[Records with modeling code]
========

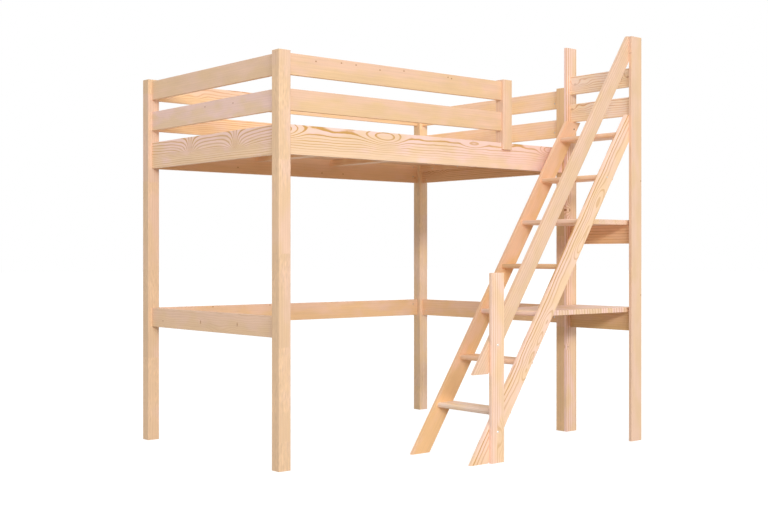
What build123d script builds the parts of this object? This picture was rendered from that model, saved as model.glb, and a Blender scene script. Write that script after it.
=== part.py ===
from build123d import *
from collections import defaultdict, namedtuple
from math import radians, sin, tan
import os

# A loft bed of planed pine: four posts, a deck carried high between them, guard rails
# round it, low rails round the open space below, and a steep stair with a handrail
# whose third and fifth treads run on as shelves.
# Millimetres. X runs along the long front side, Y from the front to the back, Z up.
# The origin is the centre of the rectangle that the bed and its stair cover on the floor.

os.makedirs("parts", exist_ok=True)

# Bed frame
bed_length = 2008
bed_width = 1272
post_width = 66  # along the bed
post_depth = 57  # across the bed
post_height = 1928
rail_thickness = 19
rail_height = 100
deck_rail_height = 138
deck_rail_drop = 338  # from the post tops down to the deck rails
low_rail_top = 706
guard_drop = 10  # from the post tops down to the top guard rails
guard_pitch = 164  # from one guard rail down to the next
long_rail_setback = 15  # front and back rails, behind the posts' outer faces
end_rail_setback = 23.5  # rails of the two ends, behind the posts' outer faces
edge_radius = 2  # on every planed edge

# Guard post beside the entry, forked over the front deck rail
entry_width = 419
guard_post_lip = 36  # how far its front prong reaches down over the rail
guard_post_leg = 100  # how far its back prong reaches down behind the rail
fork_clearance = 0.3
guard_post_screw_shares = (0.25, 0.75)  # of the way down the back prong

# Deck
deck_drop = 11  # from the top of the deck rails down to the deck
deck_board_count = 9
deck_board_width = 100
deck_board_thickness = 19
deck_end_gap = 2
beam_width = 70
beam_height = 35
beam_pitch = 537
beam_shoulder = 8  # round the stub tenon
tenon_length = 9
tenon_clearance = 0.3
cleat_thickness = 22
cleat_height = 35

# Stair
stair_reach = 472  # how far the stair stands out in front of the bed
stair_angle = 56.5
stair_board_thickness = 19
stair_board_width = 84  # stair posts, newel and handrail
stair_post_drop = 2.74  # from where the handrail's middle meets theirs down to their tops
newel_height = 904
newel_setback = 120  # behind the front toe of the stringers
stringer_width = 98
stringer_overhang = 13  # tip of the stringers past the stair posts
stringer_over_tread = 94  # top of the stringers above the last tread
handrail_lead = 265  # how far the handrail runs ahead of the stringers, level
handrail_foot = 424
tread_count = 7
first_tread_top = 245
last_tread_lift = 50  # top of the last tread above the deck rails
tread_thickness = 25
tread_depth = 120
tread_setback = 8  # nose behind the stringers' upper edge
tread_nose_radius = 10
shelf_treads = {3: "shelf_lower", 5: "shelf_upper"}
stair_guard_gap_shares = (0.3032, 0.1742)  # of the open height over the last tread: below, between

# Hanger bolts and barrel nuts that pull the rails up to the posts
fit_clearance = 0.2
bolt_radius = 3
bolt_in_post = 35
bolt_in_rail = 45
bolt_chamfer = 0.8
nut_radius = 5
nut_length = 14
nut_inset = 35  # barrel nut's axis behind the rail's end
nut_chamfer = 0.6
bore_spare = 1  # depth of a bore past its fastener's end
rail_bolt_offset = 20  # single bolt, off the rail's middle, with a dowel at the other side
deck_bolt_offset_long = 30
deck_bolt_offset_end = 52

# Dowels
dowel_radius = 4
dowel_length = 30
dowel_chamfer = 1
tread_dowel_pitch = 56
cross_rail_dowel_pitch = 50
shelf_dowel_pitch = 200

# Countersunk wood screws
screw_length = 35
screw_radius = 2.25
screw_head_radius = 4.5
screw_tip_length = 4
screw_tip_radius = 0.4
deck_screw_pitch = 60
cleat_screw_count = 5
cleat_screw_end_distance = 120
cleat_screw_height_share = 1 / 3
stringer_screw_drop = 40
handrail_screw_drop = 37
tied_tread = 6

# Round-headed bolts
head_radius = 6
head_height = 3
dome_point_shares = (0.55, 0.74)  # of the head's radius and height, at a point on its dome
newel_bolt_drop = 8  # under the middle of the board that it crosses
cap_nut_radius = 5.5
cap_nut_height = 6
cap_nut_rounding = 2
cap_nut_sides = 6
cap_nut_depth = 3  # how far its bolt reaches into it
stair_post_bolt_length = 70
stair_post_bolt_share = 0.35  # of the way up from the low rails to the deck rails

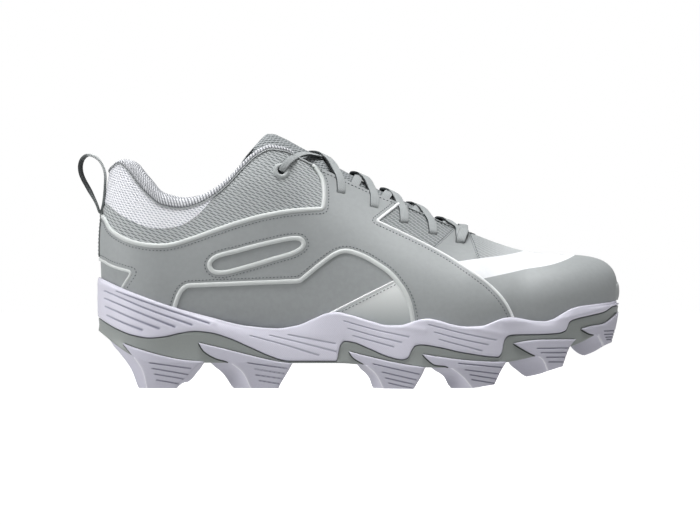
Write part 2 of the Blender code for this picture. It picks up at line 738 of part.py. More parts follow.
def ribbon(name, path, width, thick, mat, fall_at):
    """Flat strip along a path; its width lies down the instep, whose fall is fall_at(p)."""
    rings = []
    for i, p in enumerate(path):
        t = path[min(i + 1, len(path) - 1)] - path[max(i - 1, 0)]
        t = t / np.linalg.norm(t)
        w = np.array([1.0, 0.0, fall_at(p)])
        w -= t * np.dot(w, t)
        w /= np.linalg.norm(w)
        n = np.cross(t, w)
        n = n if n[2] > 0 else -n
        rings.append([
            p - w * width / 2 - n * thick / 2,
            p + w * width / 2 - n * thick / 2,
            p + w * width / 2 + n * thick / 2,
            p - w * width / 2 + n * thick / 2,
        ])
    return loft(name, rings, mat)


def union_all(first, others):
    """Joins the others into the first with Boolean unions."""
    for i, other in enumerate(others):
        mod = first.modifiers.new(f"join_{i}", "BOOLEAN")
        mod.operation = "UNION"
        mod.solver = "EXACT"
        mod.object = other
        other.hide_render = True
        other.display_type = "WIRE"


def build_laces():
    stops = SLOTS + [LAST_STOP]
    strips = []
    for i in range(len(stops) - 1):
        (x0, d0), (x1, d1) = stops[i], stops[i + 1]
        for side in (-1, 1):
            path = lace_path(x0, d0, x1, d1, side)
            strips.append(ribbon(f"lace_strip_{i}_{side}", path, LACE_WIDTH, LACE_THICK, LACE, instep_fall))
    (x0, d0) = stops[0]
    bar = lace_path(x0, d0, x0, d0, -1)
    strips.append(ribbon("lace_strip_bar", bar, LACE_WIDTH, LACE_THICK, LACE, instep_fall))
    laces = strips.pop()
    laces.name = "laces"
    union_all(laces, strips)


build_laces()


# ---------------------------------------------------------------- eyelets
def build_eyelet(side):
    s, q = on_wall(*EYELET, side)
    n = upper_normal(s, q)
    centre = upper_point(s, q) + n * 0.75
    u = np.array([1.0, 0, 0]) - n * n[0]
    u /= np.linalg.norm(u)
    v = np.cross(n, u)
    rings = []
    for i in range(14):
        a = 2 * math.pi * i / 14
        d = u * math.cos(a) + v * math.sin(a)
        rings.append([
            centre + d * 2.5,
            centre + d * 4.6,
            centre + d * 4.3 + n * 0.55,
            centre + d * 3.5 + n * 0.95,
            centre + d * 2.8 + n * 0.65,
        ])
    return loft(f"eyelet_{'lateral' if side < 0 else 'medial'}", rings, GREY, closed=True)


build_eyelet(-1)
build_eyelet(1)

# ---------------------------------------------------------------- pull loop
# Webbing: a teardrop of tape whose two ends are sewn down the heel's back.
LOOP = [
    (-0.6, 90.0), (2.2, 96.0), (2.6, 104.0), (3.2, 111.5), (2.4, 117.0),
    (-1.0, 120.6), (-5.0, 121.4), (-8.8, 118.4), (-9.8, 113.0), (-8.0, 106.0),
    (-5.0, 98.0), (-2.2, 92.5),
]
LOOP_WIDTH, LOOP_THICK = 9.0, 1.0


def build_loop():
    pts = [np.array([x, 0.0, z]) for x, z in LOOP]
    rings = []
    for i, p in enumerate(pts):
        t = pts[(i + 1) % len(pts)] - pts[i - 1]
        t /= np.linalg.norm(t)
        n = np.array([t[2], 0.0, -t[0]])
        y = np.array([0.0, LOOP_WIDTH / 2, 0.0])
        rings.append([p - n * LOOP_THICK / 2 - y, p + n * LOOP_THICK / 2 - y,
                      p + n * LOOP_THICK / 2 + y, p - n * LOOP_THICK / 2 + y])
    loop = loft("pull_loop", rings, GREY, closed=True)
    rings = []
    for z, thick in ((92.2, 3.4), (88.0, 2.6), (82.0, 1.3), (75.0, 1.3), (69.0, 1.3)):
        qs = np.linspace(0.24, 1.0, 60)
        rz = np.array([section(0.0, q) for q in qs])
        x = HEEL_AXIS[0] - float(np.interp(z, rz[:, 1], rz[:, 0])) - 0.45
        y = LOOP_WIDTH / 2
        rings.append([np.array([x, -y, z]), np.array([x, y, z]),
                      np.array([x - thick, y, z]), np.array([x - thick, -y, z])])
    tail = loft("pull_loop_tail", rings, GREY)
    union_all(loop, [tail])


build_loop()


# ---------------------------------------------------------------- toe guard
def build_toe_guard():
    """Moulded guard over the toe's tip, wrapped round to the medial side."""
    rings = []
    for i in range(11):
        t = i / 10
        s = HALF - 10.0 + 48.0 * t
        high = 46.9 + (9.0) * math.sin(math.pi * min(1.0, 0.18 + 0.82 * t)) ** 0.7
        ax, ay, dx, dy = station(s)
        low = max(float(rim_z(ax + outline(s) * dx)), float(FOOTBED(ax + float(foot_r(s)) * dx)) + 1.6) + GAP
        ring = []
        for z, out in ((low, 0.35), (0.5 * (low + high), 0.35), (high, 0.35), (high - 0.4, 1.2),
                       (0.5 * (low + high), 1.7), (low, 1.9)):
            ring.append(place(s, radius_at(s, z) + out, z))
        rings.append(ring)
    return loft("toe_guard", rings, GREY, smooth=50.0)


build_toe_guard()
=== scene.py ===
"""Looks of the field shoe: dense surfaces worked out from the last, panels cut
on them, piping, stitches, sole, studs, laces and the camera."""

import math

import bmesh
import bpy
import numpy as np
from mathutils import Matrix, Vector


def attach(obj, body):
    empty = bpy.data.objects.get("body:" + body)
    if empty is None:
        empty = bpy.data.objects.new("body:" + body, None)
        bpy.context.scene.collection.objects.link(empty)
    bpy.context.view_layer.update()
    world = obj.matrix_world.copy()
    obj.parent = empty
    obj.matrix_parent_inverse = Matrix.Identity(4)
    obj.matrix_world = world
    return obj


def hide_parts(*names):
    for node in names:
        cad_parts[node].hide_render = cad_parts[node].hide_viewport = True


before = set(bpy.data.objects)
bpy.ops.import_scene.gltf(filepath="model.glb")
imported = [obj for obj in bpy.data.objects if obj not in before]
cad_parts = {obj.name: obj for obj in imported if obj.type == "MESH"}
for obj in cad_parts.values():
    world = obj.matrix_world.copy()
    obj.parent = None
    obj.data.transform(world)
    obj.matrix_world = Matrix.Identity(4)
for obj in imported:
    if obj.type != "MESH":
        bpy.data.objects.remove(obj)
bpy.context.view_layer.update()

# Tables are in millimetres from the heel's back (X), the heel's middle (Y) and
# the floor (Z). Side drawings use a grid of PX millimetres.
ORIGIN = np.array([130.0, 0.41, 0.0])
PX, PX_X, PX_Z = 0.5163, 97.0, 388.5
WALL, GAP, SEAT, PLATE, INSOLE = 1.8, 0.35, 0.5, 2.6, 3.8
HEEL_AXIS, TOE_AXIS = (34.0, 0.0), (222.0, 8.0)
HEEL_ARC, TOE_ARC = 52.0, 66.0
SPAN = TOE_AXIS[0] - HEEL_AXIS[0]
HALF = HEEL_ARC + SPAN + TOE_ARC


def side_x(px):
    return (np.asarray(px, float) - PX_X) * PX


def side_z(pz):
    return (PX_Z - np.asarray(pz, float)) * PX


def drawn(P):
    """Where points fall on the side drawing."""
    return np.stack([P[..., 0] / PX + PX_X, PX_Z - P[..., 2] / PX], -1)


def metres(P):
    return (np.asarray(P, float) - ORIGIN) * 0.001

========

WHAT YOU SHOULD DO: Transcribe, word for word, every line from the line with "Write part 2" to the line with "return loft(name, rings, mat)", inclusive, and output nothing else.

COMPLETE ANSWER:
Write part 2 of the Blender code for this picture. It picks up at line 738 of part.py. More parts follow.
def ribbon(name, path, width, thick, mat, fall_at):
    """Flat strip along a path; its width lies down the instep, whose fall is fall_at(p)."""
    rings = []
    for i, p in enumerate(path):
        t = path[min(i + 1, len(path) - 1)] - path[max(i - 1, 0)]
        t = t / np.linalg.norm(t)
        w = np.array([1.0, 0.0, fall_at(p)])
        w -= t * np.dot(w, t)
        w /= np.linalg.norm(w)
        n = np.cross(t, w)
        n = n if n[2] > 0 else -n
        rings.append([
            p - w * width / 2 - n * thick / 2,
            p + w * width / 2 - n * thick / 2,
            p + w * width / 2 + n * thick / 2,
            p - w * width / 2 + n * thick / 2,
        ])
    return loft(name, rings, mat)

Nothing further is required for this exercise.